→ **RECORD SET**
..........

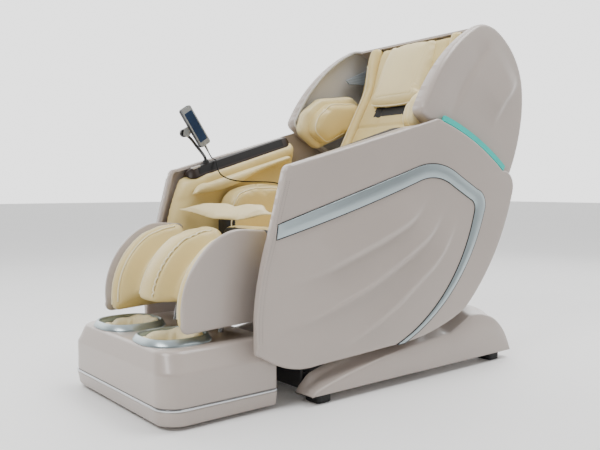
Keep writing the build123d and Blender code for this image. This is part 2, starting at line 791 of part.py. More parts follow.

..........

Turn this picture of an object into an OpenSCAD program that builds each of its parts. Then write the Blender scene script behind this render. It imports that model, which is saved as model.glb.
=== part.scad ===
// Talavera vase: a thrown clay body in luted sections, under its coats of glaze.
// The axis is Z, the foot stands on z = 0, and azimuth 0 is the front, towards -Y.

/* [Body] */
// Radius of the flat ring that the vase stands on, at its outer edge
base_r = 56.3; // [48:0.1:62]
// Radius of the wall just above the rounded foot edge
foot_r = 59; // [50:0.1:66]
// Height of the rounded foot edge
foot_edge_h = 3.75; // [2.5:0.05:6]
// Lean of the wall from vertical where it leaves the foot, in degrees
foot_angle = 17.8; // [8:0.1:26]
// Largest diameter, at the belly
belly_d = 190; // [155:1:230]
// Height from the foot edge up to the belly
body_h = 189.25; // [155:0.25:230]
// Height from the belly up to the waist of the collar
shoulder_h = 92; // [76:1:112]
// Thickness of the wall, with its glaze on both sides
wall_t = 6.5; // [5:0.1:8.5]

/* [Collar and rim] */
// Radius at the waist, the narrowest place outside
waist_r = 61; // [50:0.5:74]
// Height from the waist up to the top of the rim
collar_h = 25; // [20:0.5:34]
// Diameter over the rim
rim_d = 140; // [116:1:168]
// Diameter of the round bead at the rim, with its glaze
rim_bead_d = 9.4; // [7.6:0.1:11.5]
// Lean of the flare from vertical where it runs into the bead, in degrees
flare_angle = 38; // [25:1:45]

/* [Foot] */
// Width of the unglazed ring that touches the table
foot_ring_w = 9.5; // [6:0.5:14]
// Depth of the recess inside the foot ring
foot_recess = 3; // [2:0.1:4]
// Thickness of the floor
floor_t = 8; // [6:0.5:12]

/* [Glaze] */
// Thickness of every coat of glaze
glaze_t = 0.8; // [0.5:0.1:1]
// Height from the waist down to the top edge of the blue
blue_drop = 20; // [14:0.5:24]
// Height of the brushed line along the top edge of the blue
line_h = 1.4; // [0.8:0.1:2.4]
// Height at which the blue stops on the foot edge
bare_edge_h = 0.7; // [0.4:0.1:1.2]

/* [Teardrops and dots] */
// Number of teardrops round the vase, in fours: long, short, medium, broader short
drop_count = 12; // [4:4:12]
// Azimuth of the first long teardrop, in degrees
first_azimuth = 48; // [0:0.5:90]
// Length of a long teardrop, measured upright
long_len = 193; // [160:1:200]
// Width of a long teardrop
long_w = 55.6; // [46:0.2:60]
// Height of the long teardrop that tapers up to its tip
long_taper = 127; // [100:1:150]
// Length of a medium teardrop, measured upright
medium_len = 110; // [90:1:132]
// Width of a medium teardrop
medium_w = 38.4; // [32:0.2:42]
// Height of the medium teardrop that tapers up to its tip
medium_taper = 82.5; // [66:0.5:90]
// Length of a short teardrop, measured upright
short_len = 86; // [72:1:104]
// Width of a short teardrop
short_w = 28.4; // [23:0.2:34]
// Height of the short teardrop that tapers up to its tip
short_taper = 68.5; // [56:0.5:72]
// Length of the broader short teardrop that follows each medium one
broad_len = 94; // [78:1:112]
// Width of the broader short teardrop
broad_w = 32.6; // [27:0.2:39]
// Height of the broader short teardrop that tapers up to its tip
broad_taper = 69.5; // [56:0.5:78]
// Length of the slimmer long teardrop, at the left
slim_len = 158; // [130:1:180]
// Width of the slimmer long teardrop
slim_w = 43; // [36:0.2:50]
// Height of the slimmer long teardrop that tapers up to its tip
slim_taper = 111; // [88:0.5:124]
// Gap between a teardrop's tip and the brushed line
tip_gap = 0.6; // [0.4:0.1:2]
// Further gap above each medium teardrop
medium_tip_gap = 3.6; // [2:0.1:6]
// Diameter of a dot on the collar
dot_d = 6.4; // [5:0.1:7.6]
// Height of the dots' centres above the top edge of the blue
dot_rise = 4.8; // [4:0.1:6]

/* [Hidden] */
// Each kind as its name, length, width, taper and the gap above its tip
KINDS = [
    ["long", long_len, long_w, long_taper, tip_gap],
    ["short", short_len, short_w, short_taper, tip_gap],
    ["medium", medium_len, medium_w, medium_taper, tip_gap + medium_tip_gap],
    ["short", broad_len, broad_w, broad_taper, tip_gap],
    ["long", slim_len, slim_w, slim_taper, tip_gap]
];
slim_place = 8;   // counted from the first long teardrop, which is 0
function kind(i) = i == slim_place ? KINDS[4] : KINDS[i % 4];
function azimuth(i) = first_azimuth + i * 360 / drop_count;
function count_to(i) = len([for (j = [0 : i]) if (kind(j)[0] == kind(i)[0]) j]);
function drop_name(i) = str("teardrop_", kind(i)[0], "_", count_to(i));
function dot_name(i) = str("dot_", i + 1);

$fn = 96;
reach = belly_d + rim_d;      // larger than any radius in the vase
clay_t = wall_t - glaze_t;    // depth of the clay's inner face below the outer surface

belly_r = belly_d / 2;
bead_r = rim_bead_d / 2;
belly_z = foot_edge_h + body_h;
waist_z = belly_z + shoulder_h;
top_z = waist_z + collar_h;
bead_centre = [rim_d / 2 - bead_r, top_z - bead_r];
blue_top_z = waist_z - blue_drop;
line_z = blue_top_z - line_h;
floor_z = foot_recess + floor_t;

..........

→ **REQUIREMENT**
In the entries above, find each line with the word "that" and copy it.

→ **RESPONSE TO THE TASK**
Turn this picture of an object into an OpenSCAD program that builds each of its parts. Then write the Blender scene script behind this render. It imports that model, which is saved as model.glb.
// Radius of the flat ring that the vase stands on, at its outer edge
// Width of the unglazed ring that touches the table
// Height of the long teardrop that tapers up to its tip
// Height of the medium teardrop that tapers up to its tip
// Height of the short teardrop that tapers up to its tip
// Length of the broader short teardrop that follows each medium one
// Height of the broader short teardrop that tapers up to its tip
// Height of the slimmer long teardrop that tapers up to its tip